Of all the lines in the material, how many contain the word "handed"? State the number alone.
--- START DATA FOR PROCESSING ---
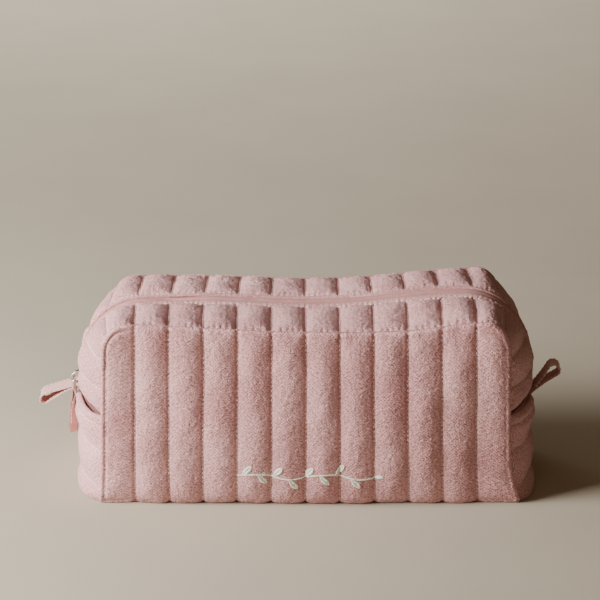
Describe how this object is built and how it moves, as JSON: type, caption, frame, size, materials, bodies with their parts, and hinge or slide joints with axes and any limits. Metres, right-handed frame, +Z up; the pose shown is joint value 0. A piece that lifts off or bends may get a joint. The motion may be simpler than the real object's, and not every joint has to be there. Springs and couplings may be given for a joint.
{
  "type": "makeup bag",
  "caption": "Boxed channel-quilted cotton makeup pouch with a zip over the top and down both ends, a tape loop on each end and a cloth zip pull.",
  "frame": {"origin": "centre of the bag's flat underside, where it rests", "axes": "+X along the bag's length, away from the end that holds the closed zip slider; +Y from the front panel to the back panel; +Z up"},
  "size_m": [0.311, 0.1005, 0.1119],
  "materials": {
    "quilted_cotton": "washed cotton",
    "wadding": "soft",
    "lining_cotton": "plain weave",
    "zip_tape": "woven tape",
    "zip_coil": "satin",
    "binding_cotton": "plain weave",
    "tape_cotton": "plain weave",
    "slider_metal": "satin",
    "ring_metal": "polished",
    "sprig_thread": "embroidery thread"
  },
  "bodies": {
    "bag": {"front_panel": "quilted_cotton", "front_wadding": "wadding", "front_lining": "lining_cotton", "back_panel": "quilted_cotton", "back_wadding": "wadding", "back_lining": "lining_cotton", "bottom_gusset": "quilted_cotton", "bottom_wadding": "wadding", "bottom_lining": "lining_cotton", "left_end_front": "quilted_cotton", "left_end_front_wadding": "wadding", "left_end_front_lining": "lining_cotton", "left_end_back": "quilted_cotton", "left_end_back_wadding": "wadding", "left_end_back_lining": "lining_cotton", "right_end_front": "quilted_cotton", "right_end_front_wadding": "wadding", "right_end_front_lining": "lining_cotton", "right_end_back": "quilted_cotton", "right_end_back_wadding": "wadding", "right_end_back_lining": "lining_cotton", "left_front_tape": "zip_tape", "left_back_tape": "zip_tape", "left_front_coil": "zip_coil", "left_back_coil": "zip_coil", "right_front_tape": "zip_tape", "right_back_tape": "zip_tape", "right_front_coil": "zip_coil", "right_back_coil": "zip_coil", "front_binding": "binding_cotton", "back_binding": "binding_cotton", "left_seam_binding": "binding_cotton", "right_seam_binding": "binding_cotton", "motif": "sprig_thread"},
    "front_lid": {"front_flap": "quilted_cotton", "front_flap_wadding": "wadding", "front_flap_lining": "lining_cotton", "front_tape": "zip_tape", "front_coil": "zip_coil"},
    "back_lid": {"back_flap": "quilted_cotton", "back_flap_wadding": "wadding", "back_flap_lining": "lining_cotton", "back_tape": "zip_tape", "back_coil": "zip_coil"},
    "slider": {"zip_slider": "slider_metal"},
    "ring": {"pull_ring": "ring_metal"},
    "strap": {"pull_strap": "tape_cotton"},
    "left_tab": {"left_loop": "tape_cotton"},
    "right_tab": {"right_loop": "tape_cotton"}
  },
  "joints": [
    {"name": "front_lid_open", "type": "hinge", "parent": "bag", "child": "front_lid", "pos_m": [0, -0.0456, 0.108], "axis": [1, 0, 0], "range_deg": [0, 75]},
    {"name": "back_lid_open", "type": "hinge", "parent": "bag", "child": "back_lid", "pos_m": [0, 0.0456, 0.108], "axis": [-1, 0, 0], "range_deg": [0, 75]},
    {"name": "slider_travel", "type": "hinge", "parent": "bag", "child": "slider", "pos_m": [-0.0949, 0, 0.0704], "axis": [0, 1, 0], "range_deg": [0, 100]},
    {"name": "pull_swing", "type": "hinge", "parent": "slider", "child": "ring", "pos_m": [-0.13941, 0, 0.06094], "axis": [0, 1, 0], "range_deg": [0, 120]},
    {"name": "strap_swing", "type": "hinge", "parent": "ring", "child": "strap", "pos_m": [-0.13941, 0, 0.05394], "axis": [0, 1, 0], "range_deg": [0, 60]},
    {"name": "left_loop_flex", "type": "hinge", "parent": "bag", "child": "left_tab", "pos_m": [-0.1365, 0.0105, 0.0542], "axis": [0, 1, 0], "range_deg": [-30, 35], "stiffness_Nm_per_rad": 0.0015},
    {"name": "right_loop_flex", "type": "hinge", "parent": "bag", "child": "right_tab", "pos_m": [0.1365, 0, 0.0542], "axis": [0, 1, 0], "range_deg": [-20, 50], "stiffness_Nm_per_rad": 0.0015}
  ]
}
--- END DATA FOR PROCESSING ---
--- START DATA FOR PROCESSING ---
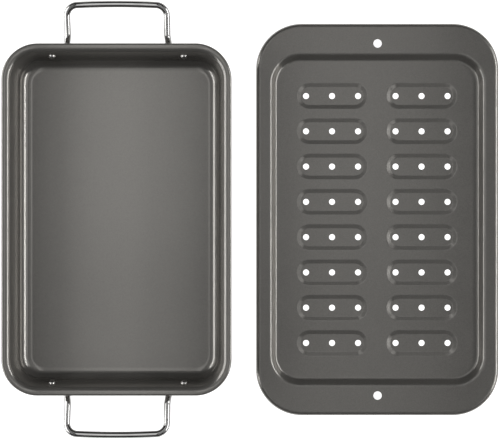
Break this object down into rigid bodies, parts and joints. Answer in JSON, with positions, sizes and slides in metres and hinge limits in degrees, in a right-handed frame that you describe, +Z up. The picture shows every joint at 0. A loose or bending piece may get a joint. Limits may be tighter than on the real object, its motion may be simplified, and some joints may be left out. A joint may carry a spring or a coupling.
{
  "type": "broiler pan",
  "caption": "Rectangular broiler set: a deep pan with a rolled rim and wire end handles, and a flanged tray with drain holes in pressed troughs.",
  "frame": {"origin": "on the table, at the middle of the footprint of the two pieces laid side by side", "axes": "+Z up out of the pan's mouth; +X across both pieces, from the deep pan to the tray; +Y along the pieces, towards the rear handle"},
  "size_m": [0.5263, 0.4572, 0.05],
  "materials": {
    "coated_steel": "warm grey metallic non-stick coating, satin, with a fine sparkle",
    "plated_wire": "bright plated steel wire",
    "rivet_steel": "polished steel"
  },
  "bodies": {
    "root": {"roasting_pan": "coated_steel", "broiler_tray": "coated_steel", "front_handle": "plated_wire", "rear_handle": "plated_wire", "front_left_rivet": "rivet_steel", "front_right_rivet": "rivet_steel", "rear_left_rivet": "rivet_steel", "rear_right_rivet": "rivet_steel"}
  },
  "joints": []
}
--- END DATA FOR PROCESSING ---
--- START DATA FOR PROCESSING ---
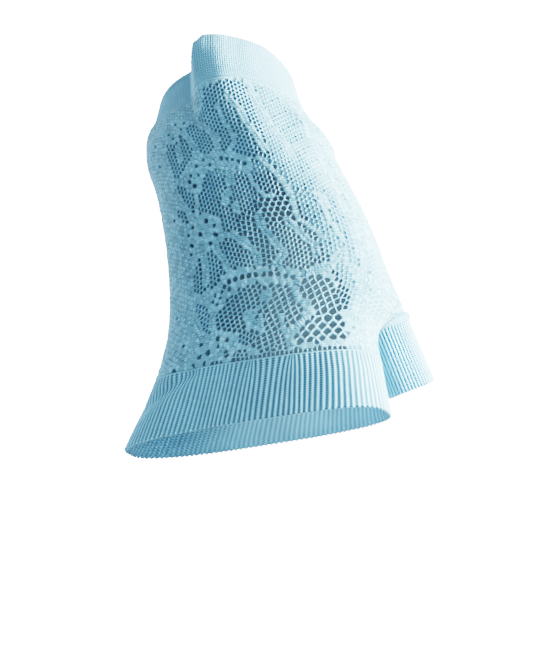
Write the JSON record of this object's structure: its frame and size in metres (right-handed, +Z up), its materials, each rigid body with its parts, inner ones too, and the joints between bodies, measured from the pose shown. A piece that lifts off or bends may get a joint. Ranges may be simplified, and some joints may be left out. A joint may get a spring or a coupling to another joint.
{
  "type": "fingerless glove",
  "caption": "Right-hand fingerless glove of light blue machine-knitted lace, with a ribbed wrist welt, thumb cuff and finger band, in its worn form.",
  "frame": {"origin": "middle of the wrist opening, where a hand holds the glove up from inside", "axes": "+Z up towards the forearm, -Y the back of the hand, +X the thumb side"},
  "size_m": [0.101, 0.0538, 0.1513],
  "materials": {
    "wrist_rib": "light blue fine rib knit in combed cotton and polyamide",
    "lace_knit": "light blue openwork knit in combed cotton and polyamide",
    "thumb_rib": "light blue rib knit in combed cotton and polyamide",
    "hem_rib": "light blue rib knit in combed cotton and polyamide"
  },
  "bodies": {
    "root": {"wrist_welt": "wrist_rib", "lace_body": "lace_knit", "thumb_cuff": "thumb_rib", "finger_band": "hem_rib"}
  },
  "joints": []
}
--- END DATA FOR PROCESSING ---
__RESULT FOR THIS EXERCISE__. 3